A 68-year-old previously fit woman was admitted with left lower abdominal pain and signs of cardiovascular shock. She had had a 2 day history of crampy left lower abdominal pain and altered bowel habit. Clinically she had a diagnosis of bowel perforation with generalised peritonitis. She was exhibiting signs of shock with a pronounced tachycardia and a reduced systolic blood pressure.
She was started on fluid resuscitation and intravenous antibiotics. After her cardiovascular system stabilised she was taken to the operating theatre where she had a laparotomy. A sigmoid perforation was found with four quadrant faecal contamination. A Hartmann’s procedure was performed. A laparostomy was decided upon at the first instance, and was covered with a VAC dressing.
She was transferred to the intensive care unit (ICU) still intubated and ventilated.

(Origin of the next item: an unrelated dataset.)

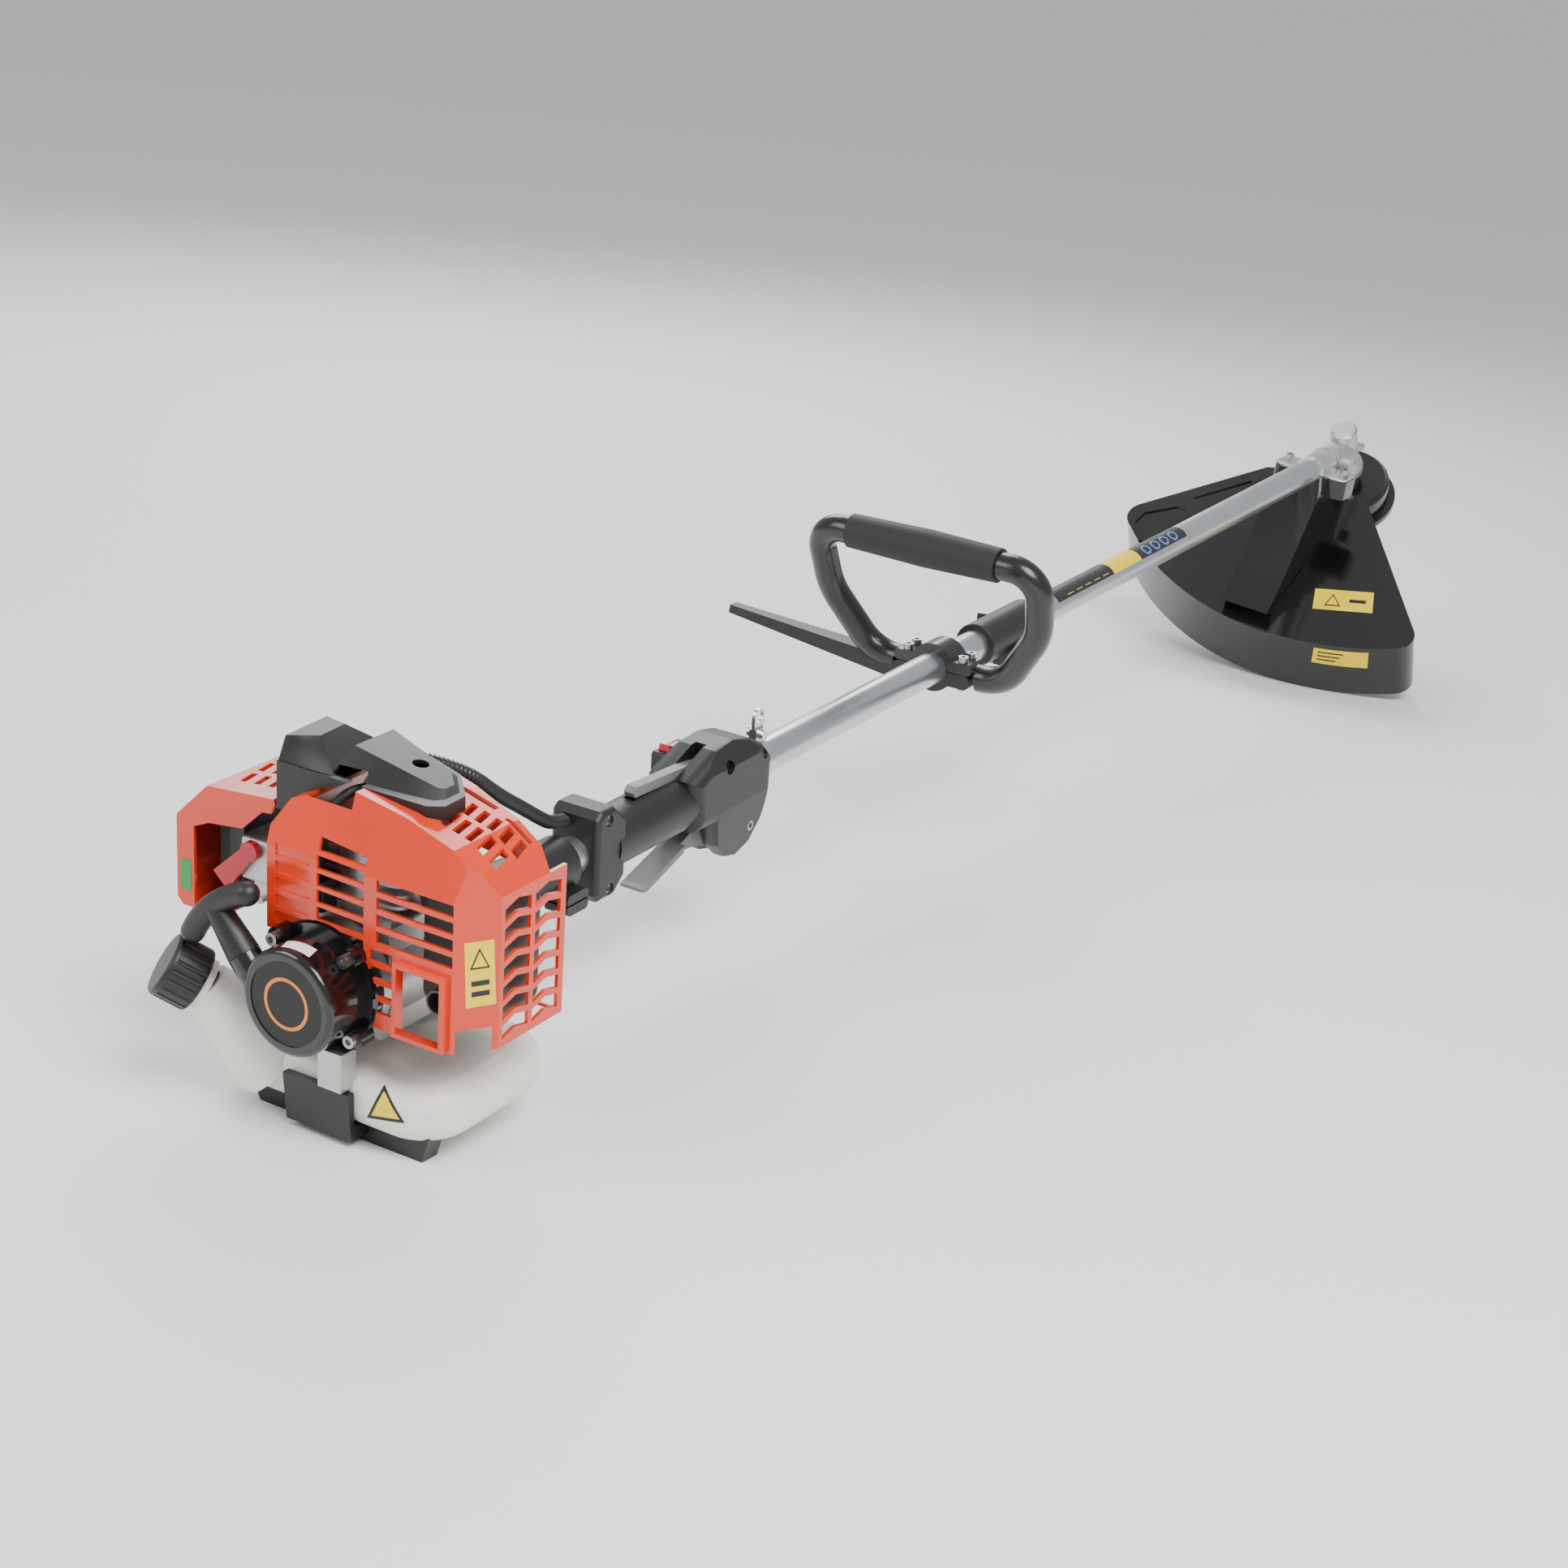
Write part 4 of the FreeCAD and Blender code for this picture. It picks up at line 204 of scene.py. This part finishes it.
# ---- visual pieces ---------------------------------------------------------------------
def piece(name, verts, faces, material, body="machine", smooth=True):
    mesh = bpy.data.meshes.new(name)
    mesh.from_pydata([tuple(v) for v in verts], [], faces)
    mesh.materials.append(material)
    for polygon in mesh.polygons:
        polygon.use_smooth = smooth
    mesh.update()
    item = bpy.data.objects.new(name, mesh)
    bpy.context.scene.collection.objects.link(item)
    if body:
        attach(item, body)
    return item


def quads(rows, columns, closed=False):
    faces = []
    for i in range(rows - 1):
        for j in range(columns if closed else columns - 1):
            here, below, k = i * columns, (i + 1) * columns, (j + 1) % columns
            faces.append((here + j, here + k, below + k, below + j))
    return faces


RUN_UP = 0.04               # metres that a label's search starts ahead of its surface
TRIANGLE_CENTRE = 0.64      # down a triangle's height
TRIANGLE_FIELD = 0.74       # the filled middle's share of a triangle
TREES = {}


def tree_of(node):
    if node not in TREES:
        item = nodes[node]
        points = [item.matrix_world @ v.co for v in item.data.vertices]
        TREES[node] = BVHTree.FromPolygons(points, [tuple(p.vertices) for p in item.data.polygons])
    return TREES[node]


def laid(point, node, push, lift):
    """The point moved along push until it meets the node, less a small lift."""
    hit = tree_of(node).ray_cast(point - push * RUN_UP, push)[0]
    return (hit if hit is not None else point) - push * lift / 1000


def label(name, node, corners, push, material, cells=14, lift=0.25):
    """A thin four-cornered label on a CAD node, its corners in the row frame."""
    steps = [index / cells for index in range(cells + 1)]
    verts = [laid(frame_point(corners, s, t), node, push, lift) for s in steps for t in steps]
    return piece(name, verts, quads(cells + 1, cells + 1), material)


def frame_point(corners, s, t):
    """A place in a four-cornered patch: s along its first edge, t down from it."""
    a, b, c, d = corners
    return a.lerp(b, s).lerp(d.lerp(c, s), t)


def mark(name, node, corners, push, shape, material, lift=0.4, cells=10):
    """A printed mark laid on a label, from three or four outline points in label coordinates."""
    shape = [Vector(point) for point in shape]
    places, faces = [], []
    if len(shape) == 4:
        for i in range(cells + 1):
            places += [frame_point(shape, j / cells, i / cells) for j in range(cells + 1)]
        faces = quads(cells + 1, cells + 1)
    else:
        a, b, c = shape
        for i in range(cells + 1):
            places += [a + ((b - a) * (i - j) + (c - a) * j) / cells for j in range(i + 1)]
        for i in range(cells):
            here, below = i * (i + 1) // 2, (i + 1) * (i + 2) // 2
            for j in range(i + 1):
                faces.append((here + j, below + j, below + j + 1))
                if j < i:
                    faces.append((here + j, below + j + 1, here + j + 1))
    verts = [laid(frame_point(corners, s, t), node, push, lift) for s, t in places]
    return piece(name, verts, faces, material, smooth=False)


def triangle_mark(name, node, corners, push, s0, s1, t0, t1, material, inner, lift=0.4):
    """A warning triangle: a black outline and a filled centre, with no picture in it."""
    middle = (s0 + s1) / 2
    outer = [(middle, t0), (s1, t1), (s0, t1)]
    mark(name + "_edge", node, corners, push, outer, material, lift)
    cx, cy = middle, t0 + (t1 - t0) * TRIANGLE_CENTRE
    small = [(cx + (s - cx) * TRIANGLE_FIELD, cy + (t - cy) * TRIANGLE_FIELD) for s, t in outer]
    mark(name + "_field", node, corners, push, small, inner, lift + 0.15)


def push_along(x, y, z):
    return (TIP @ Vector((x, y, z))).normalized()


def head_push(w, v, u):
    return (head(w, v, u) - head(0, 0, 0)).normalized()


def box(s0, s1, t0, t1):
    return [(s0, t0), (s1, t0), (s1, t1), (s0, t1)]


def make_shroud_label():
    push = push_along(0.59, 0.81, 0)
    corners = [at(41, -107.4, 60), at(56.5, -118.4, 60.5), at(58.5, -119.9, 16), at(42.5, -108.5, 15)]
    label("shroud_label", "engine_shroud", corners, push, LABEL_YELLOW)
    triangle_mark("shroud_mark", "engine_shroud", corners, push, 0.16, 0.84, 0.1, 0.42,
                  LABEL_BLACK, LABEL_YELLOW)
    mark("shroud_bar", "engine_shroud", corners, push, box(0.2, 0.8, 0.6, 0.68), LABEL_BLACK)
    mark("shroud_bar_low", "engine_shroud", corners, push, box(0.2, 0.8, 0.76, 0.84), LABEL_BLACK)


def make_filter_label():
    corners = [at(60, 143, 40), at(60, 133.3, 41), at(60, 133.3, 18.7), at(60, 143, 18.3)]
    label("filter_label", "air_filter_cover", corners, push_along(1, 0, 0), LABEL_GREEN, 6)


def make_starter_label():
    corners = [at(16, 12, 34), at(17, -11, 34), at(7, -13, 34), at(5, 8, 34)]
    label("starter_label", "starter_housing", corners, push_along(0, 0, -1), LABEL_WHITE, 12)


def make_tank_labels():
    push = push_along(0.80, 0.47, -0.37)
    corners = [at(34.6, -36.5, -56.6), at(36.6, -65.9, -51.4), at(30.1, -72.4, -72.4), at(28.2, -43.1, -77.6)]
    triangle_mark("tank_mark", "fuel_tank", corners, push, 0.0, 1.0, 0.0, 1.0, LABEL_BLACK, LABEL_YELLOW, 0.3)
    corners = [at(32.4, -66.7, -56.6), at(40.1, -85.0, -59.6), at(38.0, -85.6, -66.6), at(29.3, -69.7, -62.1)]
    label("tank_label", "fuel_tank", corners, push, LABEL_WHITE, 8, 0.3)


def make_guard_labels():
    push = head_push(1, 0, 0)
    corners = [head(28, -49, 179), head(28, -110, 159), head(28, -121, 188), head(28, -59, 208)]
    label("guard_label", "guard", corners, push, LABEL_YELLOW)
    triangle_mark("guard_mark", "guard", corners, push, 0.18, 0.46, 0.2, 0.8, LABEL_BLACK, LABEL_YELLOW)
    mark("guard_bar", "guard", corners, push, box(0.6, 0.88, 0.42, 0.58), LABEL_BLACK)
    push = head_push(0, 0.28, -0.95)
    corners = [head(38, -83, 256), head(38, -140, 240), head(63, -139, 240), head(62, -80, 256)]
    label("skirt_label", "guard", corners, push, LABEL_YELLOW)
    for index in range(3):
        top = 0.2 + 0.24 * index
        shape = box(0.08, 0.55 - 0.06 * index, top, top + 0.09)
        mark("skirt_bar_" + str(index), "guard", corners, push, shape, LABEL_BLACK)


def make_badge():
    """A plain dark disc with one thin ring on the starter's end face."""
    count = 64
    for name, inner, outer, x, material in (("badge_disc", 0.0, 28.4, 0.55, MATERIALS["rubber"]),
                                            ("badge_ring", 15.5, 18.0, 0.35, LABEL_ORANGE)):
        verts = []
        for radius in (inner, outer):
            for k in range(count):
                angle = 2 * math.pi * k / count
                verts.append(at(x, radius * math.cos(angle), radius * math.sin(angle)))
        piece(name, verts, quads(2, count, True), material)


LABEL_ARC = (32, 142)       # degrees from the right side up over the top of the shaft
LABEL_R = 14.15             # just off the 14 mm tube
FIELD_R = 14.25
PRINT_R = 14.3
TRIANGLE_STEP, TRIANGLE_LENGTH = 19, 13
RING_STEP, RING_RADII = 21, (5.0, 8.0)
RING_MIDDLE, RING_TURN = 62, 3.0        # degrees round the shaft, and degrees to the millimetre


def on_shaft(x, degrees, radius):
    angle = math.radians(degrees)
    return at(x, -radius * math.cos(angle), radius * math.sin(angle))


def sector(name, x0, x1, radius, material):
    """A length of the sleeve round the shaft, over the label's arc."""
    columns = 24
    start, end = LABEL_ARC
    angles = [start + (end - start) * j / (columns - 1) for j in range(columns)]
    verts = [on_shaft(x, angle, radius) for x in (x0, x1) for angle in angles]
    return piece(name, verts, quads(2, columns), material)


def make_shaft_label():
    sector("shaft_label", 1061, 1350, LABEL_R, LABEL_BLACK)
    sector("shaft_label_field", 1180, 1242, FIELD_R, LABEL_YELLOW)
    for index in range(5):
        x = 1082 + index * TRIANGLE_STEP
        shape = [(x, 44), (x + TRIANGLE_LENGTH, 44), (x + TRIANGLE_LENGTH / 2, 74)]
        verts = [on_shaft(place, angle, PRINT_R) for place, angle in shape]
        piece("shaft_mark_" + str(index), verts, [(0, 1, 2)], LABEL_YELLOW, smooth=False)
    for index in range(4):
        x = 1262 + index * RING_STEP
        count = 24
        turns = [2 * math.pi * k / count for k in range(count)]
        verts = []
        for radius in RING_RADII:
            for turn in turns:
                angle = RING_MIDDLE + radius * RING_TURN * math.sin(turn)
                verts.append(on_shaft(x + radius * math.cos(turn), angle, PRINT_R))
        piece("shaft_ring_" + str(index), verts, quads(2, count, True), LABEL_BLUE)


# ---- conduit and rope ------------------------------------------------------------------
def route_points(name, points):
    """Points along a smooth NURBS line through the route, in the row frame."""
    curve = bpy.data.curves.new(name, "CURVE")
    curve.dimensions = "3D"
    curve.resolution_u = 24
    spline = curve.splines.new("NURBS")
    spline.points.add(len(points) - 1)
    for point, place in zip(spline.points, points):
        point.co = (place.x, place.y, place.z, 1)
    spline.order_u = 3
    spline.use_endpoint_u = True
    holder = bpy.data.objects.new(name, curve)
    mesh = bpy.data.meshes.new_from_object(holder)
    found = [v.co.copy() for v in mesh.vertices]
    bpy.data.objects.remove(holder)
    return found


def evenly(points, step):
    """The same line, as points one step apart."""
    found = [points[0]]
    left = step
    for here, there in zip(points[:-1], points[1:]):
        run = (there - here).length
        while run >= left and run > 0:
            here = here.lerp(there, left / run)
            found.append(here)
            run = (there - here).length
            left = step
        left -= run
    found.append(points[-1])
    return found


def swept(name, points, radius_at, material, sides=18, body="machine"):
    verts = []
    side = Vector((0, 0, 1))
    for index, here in enumerate(points):
        ahead = points[min(index + 1, len(points) - 1)] - points[max(index - 1, 0)]
        ahead.normalize()
        side = (side - ahead * side.dot(ahead)).normalized()
        other = ahead.cross(side)
        radius = radius_at(index)
        for k in range(sides):
            turn = 2 * math.pi * k / sides
            verts.append(here + (side * math.cos(turn) + other * math.sin(turn)) * radius)
    faces = quads(len(points), sides, True)
    faces.append(tuple(range(sides))[::-1])
    faces.append(tuple(range(len(verts) - sides, len(verts))))
    return piece(name, verts, faces, material, body)


CONDUIT_ROUTE = [(100, 80, 82), (137, 80, 86), (158, 48, 112), (192, 10, 98), (222, 4, 72), (250, 5, 54),
                 (274, 7, 38), (292, 8, 27), (314, 8, 24)]
CONDUIT_STEP = 0.0008       # metres
RIDGE, GROOVE = 0.0052, 0.0043


def make_conduit():
    line = evenly(route_points("conduit_route", [at(*point) for point in CONDUIT_ROUTE]), CONDUIT_STEP)
    ribs = (RIDGE, RIDGE, GROOVE, GROOVE)
    tube = swept("conduit_tube", line, lambda index: ribs[index % 4], MATERIALS["black_plastic"])
    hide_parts("throttle_conduit")


REEL_R = 25.2               # where the rope leaves the reel
REEL_X = 14
ROPE_R = 0.00175
ROPE_STEP, ROPE_COUNT = 0.5, 151
ROPE_DIR = Vector((0, 0.65, 0.76)).normalized()
ROPE_START = Vector((REEL_X, REEL_R * ROPE_DIR.z, -REEL_R * ROPE_DIR.y))


def make_rope():
    def along(distance):
        return at(*(ROPE_START + ROPE_DIR * distance))
    line = [along(ROPE_STEP * k) for k in range(ROPE_COUNT)]
    rope = swept("rope_line", line, lambda index: ROPE_R, MATERIALS["cord"], 12, None)
    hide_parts("starter_rope")
    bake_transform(rope)


make_shroud_label()
make_filter_label()
make_starter_label()
make_tank_labels()
make_guard_labels()
make_badge()
make_shaft_label()
make_conduit()
make_rope()


# ---- floor and light -------------------------------------------------------------------
FLOOR_HALF = 60.0           # metres
SKY, SKY_STRENGTH = (0.93, 0.95, 0.97, 1), 0.62
LIGHT_AIM = Vector((-0.3, 0, 0.1))
LIGHTS = [("key", (-1.4, -1.6, 2.4), 1.6, 105),     # name, place, size in metres, power in watts
          ("fill", (-2.4, 1.4, 1.6), 1.4, 30),
          ("rim", (1.6, 1.6, 2.0), 1.8, 60)]


def make_floor():
    material, _, shader = new_material("pale floor")
    shader.inputs["Base Color"].default_value = (0.88, 0.88, 0.87, 1)
    shader.inputs["Roughness"].default_value = 0.7
    half = FLOOR_HALF
    mesh = bpy.data.meshes.new("floor")
    corners = [(-half, -half, 0), (half, -half, 0), (half, half, 0), (-half, half, 0)]
    mesh.from_pydata(corners, [], [(0, 1, 2, 3)])
    mesh.materials.append(material)
    floor = bpy.data.objects.new("floor", mesh)
    bpy.context.scene.collection.objects.link(floor)


def make_lights():
    world = bpy.data.worlds.new("studio")
    world.use_nodes = True
    world.node_tree.nodes["Background"].inputs["Color"].default_value = SKY
    world.node_tree.nodes["Background"].inputs["Strength"].default_value = SKY_STRENGTH
    bpy.context.scene.world = world
    for name, place, size, power in LIGHTS:
        data = bpy.data.lights.new(name, "AREA")
        data.size = size
        data.energy = power
        lamp = bpy.data.objects.new(name, data)
        lamp.location = place
        lamp.rotation_mode = "QUATERNION"
        lamp.rotation_quaternion = (Vector(place) - LIGHT_AIM).to_track_quat("Z", "Y")
        bpy.context.scene.collection.objects.link(lamp)


make_floor()
make_lights()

Her condition rapidly worsened on the ICU. She required vasopressor support intra-operatively and her requirements rapidly escalated. She seemed to stabilse over the next 36 hours. Her condition then worsened and she was taken back to theatre for a washout of her peritoneal cavity. A number of collections were found and further soiling of her abdomen was evident. Her condition remained the same for the next 12 hours but then started to show an improvement again. She continued to make a good response to treatment over the next 3-4 days. She had another washout at 4 days. She was extubated on day 5 and invasive monitoring and cardiovascular support was no longer needed.